Today brings us once again to the parting of the ways.  By the majority of people Ash Wednesday comes and goes unheeded as they hurry on along the bustling highway of the world.  But the faithful disciples of Our Lord turn aside in spirit and follow him into the wilderness there to renew the battle against those temptations which, in countless ways, seek to entice us away from him.

The fact that we have temptations need cause us no surprise and certainly no discouragement.  They are a necessary part of the training and development of our characters and are present whenever we are faced with the choice between a higher and a lower course of action.  They become wrong only when we toy with them and give way and sin.
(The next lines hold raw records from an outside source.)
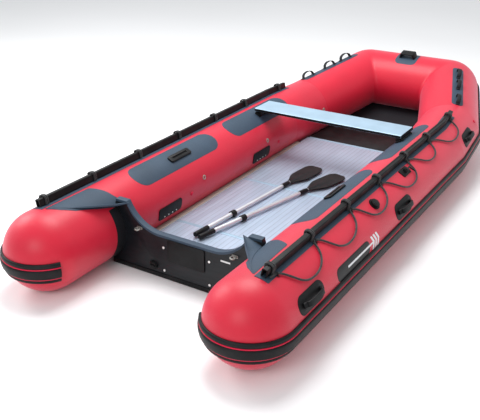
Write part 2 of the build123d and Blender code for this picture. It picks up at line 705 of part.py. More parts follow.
# ---------------------------------------------------------------- floor
FLOOR_BOTTOM = FLOOR_TOP - FLOOR_THICK
PANEL_ENDS = [station - JOINER_WEB for station in FLOOR_STARTS[1:]] + [FLOOR_END]
CELL = 2 * FLOOR_HALF / FLOOR_CELLS
for name, start, end in zip(("aft", "middle", "fore"), FLOOR_STARTS, PANEL_ENDS):
    with BuildPart() as panel:
        with BuildSketch(cross_plane(end - MIDSHIP)):
            with Locations((0, FLOOR_TOP - FLOOR_THICK / 2)):
                Rectangle(2 * FLOOR_HALF, FLOOR_THICK)
                with GridLocations(CELL, 0, FLOOR_CELLS, 1):
                    Rectangle(CELL - FLOOR_WALL, FLOOR_THICK - 2 * FLOOR_WALL, mode=Mode.SUBTRACT)
        extrude(amount=end - start)
    save(panel.part, f"{name}_floor_panel")

with BuildPart() as floor_joiners:
    for end in PANEL_ENDS:
        with BuildSketch(long_plane(-JOINER_HALF)):
            with Locations((end - MIDSHIP, FLOOR_TOP)):
                Rectangle(JOINER_WEB, FLOOR_THICK, align=(Align.MIN, Align.MAX))
            with Locations((end - MIDSHIP + JOINER_WEB / 2, FLOOR_TOP)):
                Rectangle(JOINER_WIDTH, JOINER_WALL, align=(Align.CENTER, Align.MIN))
        extrude(amount=2 * JOINER_HALF)
save(floor_joiners.part, "floor_joiners")

with BuildPart() as stringer:
    with BuildSketch(cross_plane(STRINGER_END - MIDSHIP)):
        for level, edge in ((FLOOR_TOP, Align.MIN), (FLOOR_BOTTOM, Align.MAX)):
            with Locations((FLOOR_HALF - STRINGER[2], level)):
                Rectangle(STRINGER[0], STRINGER[1], align=(Align.MIN, edge))
        with Locations((FLOOR_HALF, FLOOR_TOP - FLOOR_THICK / 2)):
            Rectangle(STRINGER[1], FLOOR_THICK, align=(Align.MIN, Align.CENTER))
    extrude(amount=STRINGER_END - FLOOR_STARTS[0])
save(both_sides([stringer.part]), "floor_stringers")

BOARD_START = FLOOR_END + JOINER_WEB - MIDSHIP
with BuildPart() as bow_board:
    with BuildSketch(Plane.XY.offset(FLOOR_TOP - BOW_BOARD_THICK)):
        with BuildLine():
            Polyline(
                (0, BOARD_START), (BOW_BOARD_HALF[0], BOARD_START), (BOW_BOARD_HALF[1], CHAIN[2].Y),
                (BOW_BOARD_HALF[2], BOW_BOARD_END - MIDSHIP), (0, BOW_BOARD_END - MIDSHIP), close=True,
            )
        make_face()
        mirror(about=Plane.YZ)
    extrude(amount=BOW_BOARD_THICK)
save(bow_board.part, "bow_board")

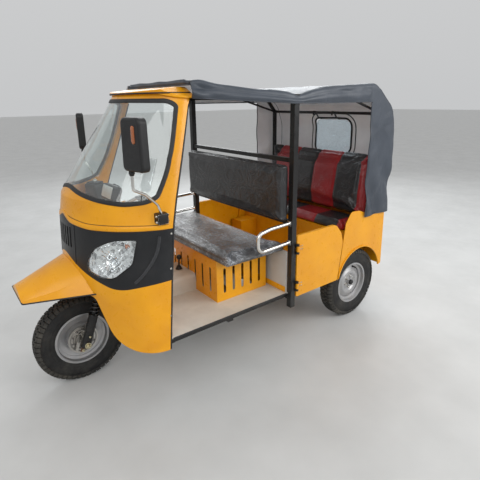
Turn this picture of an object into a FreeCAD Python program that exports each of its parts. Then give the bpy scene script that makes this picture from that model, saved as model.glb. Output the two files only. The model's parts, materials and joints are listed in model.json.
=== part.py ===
import FreeCAD, Part
import math
import os
from types import SimpleNamespace

import Sketcher
from FreeCAD import Placement, Rotation, Vector

# Auto rickshaw, millimetres. X points to its left side, Y to the rear, Z up.
# The origin is on the floor, in the middle plane, halfway along the overall length.

SIZES = """
wheelbase 2000
front_axle_y -1028
tyre_outer 284
front_tyre_width 105
rear_tyre_width 115
tyre_bore 157
rim_flange 169
rim_inset 12.5
axle_radius 10
hub_radius 12
bearing_gap 0.1
pin_gap 0.05
running 0.3
shell_gap 0.8
side_half 640
side_wall 4
track_inset 85
cab_inset 40
shell_wall 4
glass_wall 5
screen_half 492
brow_reach 24
brow_seat 30
cap_top 1826
cap_rear -358
beak_wall 4
wheel_room 44
bulkhead_wall 4
column_half 168
column_rear -585
floor_lift 143
floor_wall 6
floor_inset 33
tunnel_half 150
tunnel_rise 123
post_size 40
post_inset 23
post_y 256.5
post_low 318
bar_size 28
partition_top 1375
partition_low 925
box_half 420
box_front -238
box_rear 193
box_top 734
box_wall 3
seat_half 585
seat_front -270
seat_rear 234
seat_top 797
pad_inset 40
pad_low 950
pad_high 1335
pad_depth 70
armrest_tube 12.5
armrest_front -45
armrest_high 925
armrest_low 790
arch_shift 28
arch_lift 51
arch_tuck 22
arch_lip 10
tub_reach 295
tub_low 383
tub_shoulder 868
door_front 286
door_top 846
door_low 390
door_reach 222
door_notch_z 690
door_thick 22
door_skin 5
door_rim 26
door_gap 7
hinge_out 14
hinge_y 281.5
hinge_pin 4
hinge_knuckle 9
knuckle_height 40
hinge_inset 90
bench_top 745
bench_front_gap 160
bench_inner 470
bench_wall 4
housing_reach 345
housing_room 25
bench_seat_half 580
bench_seat_top 815
backrest_top 1320
backrest_thick 75
backrest_lean 95
canopy_proud 10
canopy_wall 5
canopy_front -390
canopy_front_inset 155
canopy_front_z 1858
canopy_dip_z 1776
canopy_dip_round 300
canopy_mid_y 500
canopy_mid_z 1822
canopy_knee_z 1848
canopy_rear_reach 348
canopy_low 850
valance_front_z 1760
valance_z 1718
window_x 30
window_half 200
window_low 1285
window_high 1560
rear_bar_z 1627
chassis_half 340
chassis_wide 40
chassis_tall 60
rake 20
fork_offset 40
fork_half 110
leg_radius 29
stanchion_radius 16
lower_yoke 528
upper_yoke 782
yoke_thick 30
stem_radius 15
head_radius 26
bar_radius 11
bar_height 905
bar_half 318
grip_length 104
grip_radius 16
drum_radius 94
axle_tube 24
mirror_arm_radius 7
mirror_wide 160
mirror_tall 254
arm_seat 45
"""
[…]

This helps to explain what puzzles many people, namely, how could Jesus, God made Man, feel temptation’s power.  The answer is that when he took human nature to himself in Bethlehem and so expressed himself through the conditions of human life, he also deliberately assumed the natural machinery through which temptation works.  He possessed the natural needs and desires of all human beings, not only those of the body like food and rest but also those of our higher self, the desire for sympathy and companionship and the like.  And at any time he might be in a position when it would be wrong to put them (such as his love for his Mother) before what he knew to be his duty and his mission.

The fact that he never yielded to temptation is a proof that he experienced its full power: we give in so often before it has reached its peak.  But he never did, not because there was any outside compulsion to prevent him, but because his will was so completely one with his Father’s.